- _WRITTEN EXERCISE_
What is to be transcribed is the run of lines opening with the one that has "The Blender code" and closing with the one that has "brake_pedal(tag, centre, pin_point))", and only that run, exactly.

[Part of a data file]
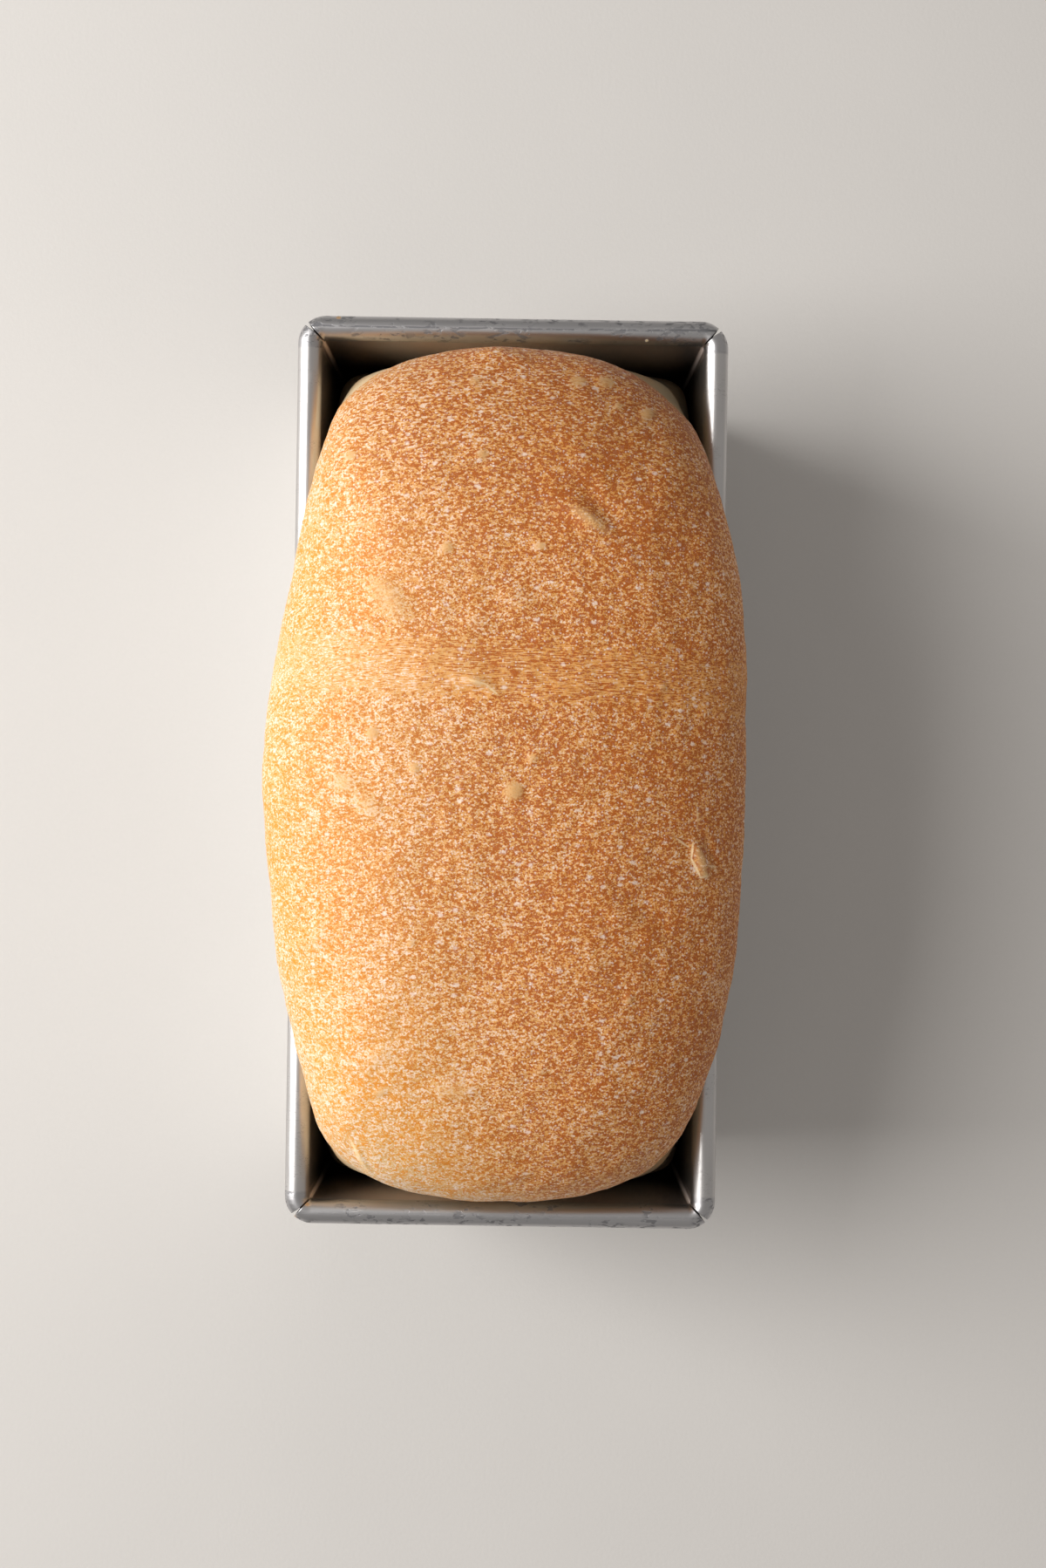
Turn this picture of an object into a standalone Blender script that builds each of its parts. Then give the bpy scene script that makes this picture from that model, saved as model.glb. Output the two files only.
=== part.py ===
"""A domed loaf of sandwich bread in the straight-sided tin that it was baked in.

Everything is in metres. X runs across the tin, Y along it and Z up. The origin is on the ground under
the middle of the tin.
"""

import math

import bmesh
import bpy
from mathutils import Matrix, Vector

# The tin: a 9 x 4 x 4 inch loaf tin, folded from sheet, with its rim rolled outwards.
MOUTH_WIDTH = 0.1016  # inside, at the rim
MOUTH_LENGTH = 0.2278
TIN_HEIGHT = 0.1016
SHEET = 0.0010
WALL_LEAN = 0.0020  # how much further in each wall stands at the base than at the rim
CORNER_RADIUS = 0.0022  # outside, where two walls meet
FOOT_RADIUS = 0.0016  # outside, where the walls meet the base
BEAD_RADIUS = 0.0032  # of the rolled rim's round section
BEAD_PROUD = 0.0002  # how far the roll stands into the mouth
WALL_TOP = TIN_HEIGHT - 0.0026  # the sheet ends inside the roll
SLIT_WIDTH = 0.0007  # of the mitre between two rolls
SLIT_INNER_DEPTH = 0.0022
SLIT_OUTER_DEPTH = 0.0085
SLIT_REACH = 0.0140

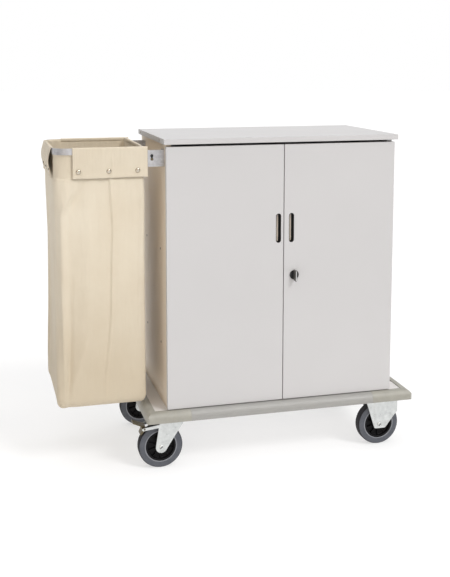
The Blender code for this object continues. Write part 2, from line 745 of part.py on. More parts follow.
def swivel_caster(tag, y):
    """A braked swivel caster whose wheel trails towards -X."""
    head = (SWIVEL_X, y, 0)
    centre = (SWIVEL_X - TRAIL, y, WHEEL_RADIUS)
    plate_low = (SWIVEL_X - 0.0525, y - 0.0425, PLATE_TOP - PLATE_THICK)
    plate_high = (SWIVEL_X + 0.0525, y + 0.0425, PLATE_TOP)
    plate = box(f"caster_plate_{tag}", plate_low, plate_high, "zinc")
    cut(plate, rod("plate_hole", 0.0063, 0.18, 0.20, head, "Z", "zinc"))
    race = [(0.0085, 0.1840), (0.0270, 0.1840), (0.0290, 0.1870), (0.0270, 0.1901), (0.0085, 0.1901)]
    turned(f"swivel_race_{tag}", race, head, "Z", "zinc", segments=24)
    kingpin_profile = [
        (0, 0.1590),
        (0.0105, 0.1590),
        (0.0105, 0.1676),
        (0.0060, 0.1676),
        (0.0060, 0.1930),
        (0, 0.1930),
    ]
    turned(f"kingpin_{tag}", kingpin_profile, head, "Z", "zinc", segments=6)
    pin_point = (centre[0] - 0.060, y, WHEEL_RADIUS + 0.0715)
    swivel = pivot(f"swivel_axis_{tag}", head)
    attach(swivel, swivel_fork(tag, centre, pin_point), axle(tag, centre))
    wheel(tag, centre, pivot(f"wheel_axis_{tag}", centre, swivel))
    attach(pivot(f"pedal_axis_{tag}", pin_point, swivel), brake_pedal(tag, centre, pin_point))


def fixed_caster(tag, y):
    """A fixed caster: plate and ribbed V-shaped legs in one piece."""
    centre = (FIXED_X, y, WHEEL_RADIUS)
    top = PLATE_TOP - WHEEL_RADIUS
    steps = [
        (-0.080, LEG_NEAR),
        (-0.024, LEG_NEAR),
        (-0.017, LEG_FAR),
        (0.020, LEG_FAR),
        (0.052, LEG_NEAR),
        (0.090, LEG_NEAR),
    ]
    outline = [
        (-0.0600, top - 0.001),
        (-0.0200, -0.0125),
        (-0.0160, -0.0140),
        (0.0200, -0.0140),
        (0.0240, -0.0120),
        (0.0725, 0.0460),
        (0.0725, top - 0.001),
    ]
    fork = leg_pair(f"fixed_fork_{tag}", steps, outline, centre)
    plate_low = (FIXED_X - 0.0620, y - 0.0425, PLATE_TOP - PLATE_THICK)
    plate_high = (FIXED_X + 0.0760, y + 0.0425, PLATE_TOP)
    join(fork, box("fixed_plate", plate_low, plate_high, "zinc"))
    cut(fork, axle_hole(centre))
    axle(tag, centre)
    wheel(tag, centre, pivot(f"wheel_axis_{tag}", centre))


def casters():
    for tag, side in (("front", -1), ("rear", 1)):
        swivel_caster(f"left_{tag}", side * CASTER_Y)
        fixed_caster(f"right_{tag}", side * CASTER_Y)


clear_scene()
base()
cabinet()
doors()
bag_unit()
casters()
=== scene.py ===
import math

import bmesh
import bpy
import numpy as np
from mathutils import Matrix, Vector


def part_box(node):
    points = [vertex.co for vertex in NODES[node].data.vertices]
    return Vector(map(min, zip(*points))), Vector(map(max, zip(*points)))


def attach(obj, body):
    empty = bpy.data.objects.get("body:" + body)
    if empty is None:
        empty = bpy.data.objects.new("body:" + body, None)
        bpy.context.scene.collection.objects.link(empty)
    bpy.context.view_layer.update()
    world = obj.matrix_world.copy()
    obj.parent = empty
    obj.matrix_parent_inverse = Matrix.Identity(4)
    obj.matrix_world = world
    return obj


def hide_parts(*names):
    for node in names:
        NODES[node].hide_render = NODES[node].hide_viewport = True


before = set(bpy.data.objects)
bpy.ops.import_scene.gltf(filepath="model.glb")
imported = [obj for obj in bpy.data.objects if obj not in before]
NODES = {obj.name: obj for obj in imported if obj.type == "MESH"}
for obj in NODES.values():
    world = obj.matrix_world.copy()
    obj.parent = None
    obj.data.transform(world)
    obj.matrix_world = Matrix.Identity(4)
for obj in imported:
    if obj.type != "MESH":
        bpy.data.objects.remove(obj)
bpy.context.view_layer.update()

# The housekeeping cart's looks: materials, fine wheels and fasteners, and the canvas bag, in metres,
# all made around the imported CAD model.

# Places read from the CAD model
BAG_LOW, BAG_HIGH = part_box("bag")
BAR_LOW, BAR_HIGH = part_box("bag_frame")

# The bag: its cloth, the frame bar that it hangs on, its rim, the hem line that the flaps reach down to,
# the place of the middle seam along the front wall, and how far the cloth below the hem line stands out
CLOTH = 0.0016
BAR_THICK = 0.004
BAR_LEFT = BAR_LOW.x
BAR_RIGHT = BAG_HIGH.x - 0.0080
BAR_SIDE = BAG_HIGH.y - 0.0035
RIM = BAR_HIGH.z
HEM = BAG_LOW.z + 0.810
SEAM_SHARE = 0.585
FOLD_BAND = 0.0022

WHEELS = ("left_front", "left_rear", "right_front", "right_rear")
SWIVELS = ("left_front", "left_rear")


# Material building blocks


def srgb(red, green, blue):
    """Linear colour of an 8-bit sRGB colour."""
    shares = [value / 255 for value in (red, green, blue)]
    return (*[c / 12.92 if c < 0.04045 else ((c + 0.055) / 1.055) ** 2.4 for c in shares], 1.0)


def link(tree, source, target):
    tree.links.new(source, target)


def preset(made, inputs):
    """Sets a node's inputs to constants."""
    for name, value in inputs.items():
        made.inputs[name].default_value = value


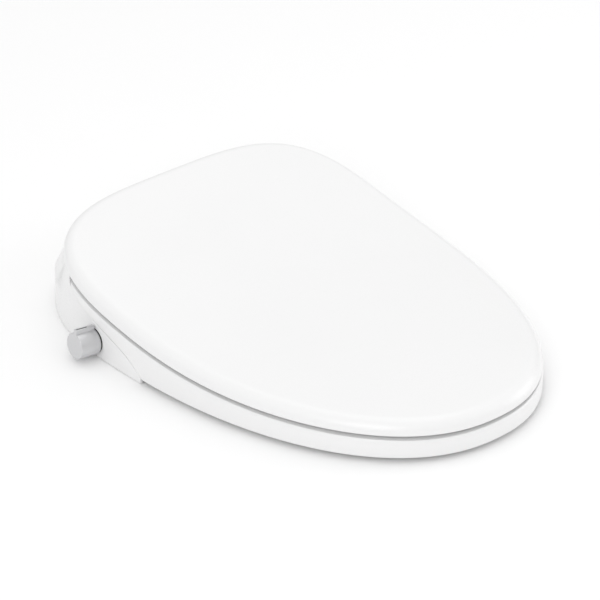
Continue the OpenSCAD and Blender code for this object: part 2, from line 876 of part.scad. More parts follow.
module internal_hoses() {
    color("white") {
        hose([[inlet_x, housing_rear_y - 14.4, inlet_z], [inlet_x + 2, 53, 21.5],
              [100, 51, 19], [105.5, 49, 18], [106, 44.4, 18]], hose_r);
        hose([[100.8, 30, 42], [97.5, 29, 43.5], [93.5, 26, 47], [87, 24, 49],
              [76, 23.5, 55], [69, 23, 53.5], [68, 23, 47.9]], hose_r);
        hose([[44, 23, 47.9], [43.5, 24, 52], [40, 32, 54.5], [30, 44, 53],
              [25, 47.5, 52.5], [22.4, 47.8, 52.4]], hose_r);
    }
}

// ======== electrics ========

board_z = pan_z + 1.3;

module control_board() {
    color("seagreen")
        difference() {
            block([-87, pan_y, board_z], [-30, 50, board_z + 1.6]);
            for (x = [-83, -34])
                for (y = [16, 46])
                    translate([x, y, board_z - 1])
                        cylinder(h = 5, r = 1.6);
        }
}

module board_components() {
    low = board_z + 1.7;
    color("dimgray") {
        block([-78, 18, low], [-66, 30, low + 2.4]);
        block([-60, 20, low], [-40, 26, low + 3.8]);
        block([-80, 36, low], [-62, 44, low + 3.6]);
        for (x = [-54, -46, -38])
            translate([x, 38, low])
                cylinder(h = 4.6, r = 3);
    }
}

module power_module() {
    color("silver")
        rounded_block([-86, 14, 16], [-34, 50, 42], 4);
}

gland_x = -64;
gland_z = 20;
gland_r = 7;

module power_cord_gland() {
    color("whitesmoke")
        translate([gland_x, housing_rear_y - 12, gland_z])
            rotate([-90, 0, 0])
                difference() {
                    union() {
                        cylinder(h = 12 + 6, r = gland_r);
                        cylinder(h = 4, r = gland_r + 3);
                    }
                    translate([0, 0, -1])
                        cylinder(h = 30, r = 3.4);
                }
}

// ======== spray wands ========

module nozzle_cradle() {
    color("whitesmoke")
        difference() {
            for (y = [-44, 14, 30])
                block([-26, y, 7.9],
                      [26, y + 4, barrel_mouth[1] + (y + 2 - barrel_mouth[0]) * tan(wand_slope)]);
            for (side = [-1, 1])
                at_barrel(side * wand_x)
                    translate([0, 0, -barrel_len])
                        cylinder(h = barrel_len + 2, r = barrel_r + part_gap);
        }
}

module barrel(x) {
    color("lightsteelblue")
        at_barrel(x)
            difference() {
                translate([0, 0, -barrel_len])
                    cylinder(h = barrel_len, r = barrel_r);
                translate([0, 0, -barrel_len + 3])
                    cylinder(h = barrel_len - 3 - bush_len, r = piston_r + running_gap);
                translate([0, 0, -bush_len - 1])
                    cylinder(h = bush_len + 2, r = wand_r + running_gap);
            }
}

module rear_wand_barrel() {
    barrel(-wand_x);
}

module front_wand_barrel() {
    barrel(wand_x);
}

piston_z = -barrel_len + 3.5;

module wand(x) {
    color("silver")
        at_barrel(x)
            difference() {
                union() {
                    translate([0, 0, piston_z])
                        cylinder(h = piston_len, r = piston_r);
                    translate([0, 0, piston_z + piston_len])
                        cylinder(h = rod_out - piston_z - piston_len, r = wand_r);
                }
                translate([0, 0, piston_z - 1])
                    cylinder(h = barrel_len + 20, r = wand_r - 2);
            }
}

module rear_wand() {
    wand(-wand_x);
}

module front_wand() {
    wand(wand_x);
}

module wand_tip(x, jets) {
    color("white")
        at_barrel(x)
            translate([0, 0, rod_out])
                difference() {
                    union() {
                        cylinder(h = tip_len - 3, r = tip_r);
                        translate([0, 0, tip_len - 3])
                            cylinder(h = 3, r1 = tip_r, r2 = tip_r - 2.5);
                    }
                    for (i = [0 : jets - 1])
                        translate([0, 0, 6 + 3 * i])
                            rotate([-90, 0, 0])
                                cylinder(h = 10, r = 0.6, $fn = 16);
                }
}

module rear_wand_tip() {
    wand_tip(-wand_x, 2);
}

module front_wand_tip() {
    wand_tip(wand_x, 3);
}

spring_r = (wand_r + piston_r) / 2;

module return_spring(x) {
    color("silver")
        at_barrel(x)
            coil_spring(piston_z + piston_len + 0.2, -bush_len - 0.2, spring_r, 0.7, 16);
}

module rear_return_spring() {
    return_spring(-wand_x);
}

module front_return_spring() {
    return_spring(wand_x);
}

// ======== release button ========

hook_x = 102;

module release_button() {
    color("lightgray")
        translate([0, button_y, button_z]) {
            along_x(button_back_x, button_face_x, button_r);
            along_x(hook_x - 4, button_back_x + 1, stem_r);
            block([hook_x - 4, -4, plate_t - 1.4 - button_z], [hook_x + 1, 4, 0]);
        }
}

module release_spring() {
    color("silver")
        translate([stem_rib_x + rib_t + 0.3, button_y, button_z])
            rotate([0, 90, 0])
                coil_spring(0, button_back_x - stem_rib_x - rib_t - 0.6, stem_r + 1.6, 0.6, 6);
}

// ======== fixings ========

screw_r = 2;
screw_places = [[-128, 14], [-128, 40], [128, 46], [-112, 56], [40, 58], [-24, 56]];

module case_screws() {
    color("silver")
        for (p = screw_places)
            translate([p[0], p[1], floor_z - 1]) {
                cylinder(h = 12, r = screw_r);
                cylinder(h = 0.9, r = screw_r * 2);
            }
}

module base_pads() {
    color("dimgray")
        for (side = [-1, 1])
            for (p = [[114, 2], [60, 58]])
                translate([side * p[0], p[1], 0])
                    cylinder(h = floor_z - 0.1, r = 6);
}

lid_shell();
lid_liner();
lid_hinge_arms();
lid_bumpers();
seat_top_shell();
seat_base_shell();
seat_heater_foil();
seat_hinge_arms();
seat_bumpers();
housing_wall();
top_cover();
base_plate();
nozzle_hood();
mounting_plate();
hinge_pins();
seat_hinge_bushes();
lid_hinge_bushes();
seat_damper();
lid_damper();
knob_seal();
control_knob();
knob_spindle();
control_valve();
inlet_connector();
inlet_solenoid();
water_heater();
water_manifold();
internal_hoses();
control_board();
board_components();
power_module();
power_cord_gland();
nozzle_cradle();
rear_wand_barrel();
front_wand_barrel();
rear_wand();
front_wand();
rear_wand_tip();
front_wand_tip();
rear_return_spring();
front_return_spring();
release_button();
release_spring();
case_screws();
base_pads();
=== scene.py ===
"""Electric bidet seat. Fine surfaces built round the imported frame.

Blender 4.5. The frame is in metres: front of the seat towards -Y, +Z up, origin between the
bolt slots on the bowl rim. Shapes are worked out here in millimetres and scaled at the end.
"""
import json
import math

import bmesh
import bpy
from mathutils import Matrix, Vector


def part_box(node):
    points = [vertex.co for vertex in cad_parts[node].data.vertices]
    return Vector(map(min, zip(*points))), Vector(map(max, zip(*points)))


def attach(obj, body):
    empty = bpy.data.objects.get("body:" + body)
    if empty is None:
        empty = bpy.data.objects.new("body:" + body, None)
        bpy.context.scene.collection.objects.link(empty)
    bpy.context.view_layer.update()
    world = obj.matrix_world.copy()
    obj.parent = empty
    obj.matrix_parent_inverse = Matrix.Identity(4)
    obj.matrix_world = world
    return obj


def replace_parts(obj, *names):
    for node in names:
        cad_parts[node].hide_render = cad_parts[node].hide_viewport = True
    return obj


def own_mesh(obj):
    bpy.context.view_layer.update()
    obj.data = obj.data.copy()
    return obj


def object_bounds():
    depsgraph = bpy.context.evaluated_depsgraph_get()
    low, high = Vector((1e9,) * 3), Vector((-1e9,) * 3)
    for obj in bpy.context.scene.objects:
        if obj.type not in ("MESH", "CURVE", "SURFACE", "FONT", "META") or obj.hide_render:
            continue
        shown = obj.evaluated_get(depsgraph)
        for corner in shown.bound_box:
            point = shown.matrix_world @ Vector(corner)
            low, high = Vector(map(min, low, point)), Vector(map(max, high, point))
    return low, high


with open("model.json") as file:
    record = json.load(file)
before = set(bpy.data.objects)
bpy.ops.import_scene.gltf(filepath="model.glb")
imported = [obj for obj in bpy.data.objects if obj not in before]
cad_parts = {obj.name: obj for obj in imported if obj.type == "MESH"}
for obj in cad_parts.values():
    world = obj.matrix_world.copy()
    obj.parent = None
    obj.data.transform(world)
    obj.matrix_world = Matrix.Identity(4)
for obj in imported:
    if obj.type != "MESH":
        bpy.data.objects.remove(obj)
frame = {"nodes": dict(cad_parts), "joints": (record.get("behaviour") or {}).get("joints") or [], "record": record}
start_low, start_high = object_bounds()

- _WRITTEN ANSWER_
The Blender code for this object continues. Write part 2, from line 745 of part.py on. More parts follow.
def swivel_caster(tag, y):
    """A braked swivel caster whose wheel trails towards -X."""
    head = (SWIVEL_X, y, 0)
    centre = (SWIVEL_X - TRAIL, y, WHEEL_RADIUS)
    plate_low = (SWIVEL_X - 0.0525, y - 0.0425, PLATE_TOP - PLATE_THICK)
    plate_high = (SWIVEL_X + 0.0525, y + 0.0425, PLATE_TOP)
    plate = box(f"caster_plate_{tag}", plate_low, plate_high, "zinc")
    cut(plate, rod("plate_hole", 0.0063, 0.18, 0.20, head, "Z", "zinc"))
    race = [(0.0085, 0.1840), (0.0270, 0.1840), (0.0290, 0.1870), (0.0270, 0.1901), (0.0085, 0.1901)]
    turned(f"swivel_race_{tag}", race, head, "Z", "zinc", segments=24)
    kingpin_profile = [
        (0, 0.1590),
        (0.0105, 0.1590),
        (0.0105, 0.1676),
        (0.0060, 0.1676),
        (0.0060, 0.1930),
        (0, 0.1930),
    ]
    turned(f"kingpin_{tag}", kingpin_profile, head, "Z", "zinc", segments=6)
    pin_point = (centre[0] - 0.060, y, WHEEL_RADIUS + 0.0715)
    swivel = pivot(f"swivel_axis_{tag}", head)
    attach(swivel, swivel_fork(tag, centre, pin_point), axle(tag, centre))
    wheel(tag, centre, pivot(f"wheel_axis_{tag}", centre, swivel))
    attach(pivot(f"pedal_axis_{tag}", pin_point, swivel), brake_pedal(tag, centre, pin_point))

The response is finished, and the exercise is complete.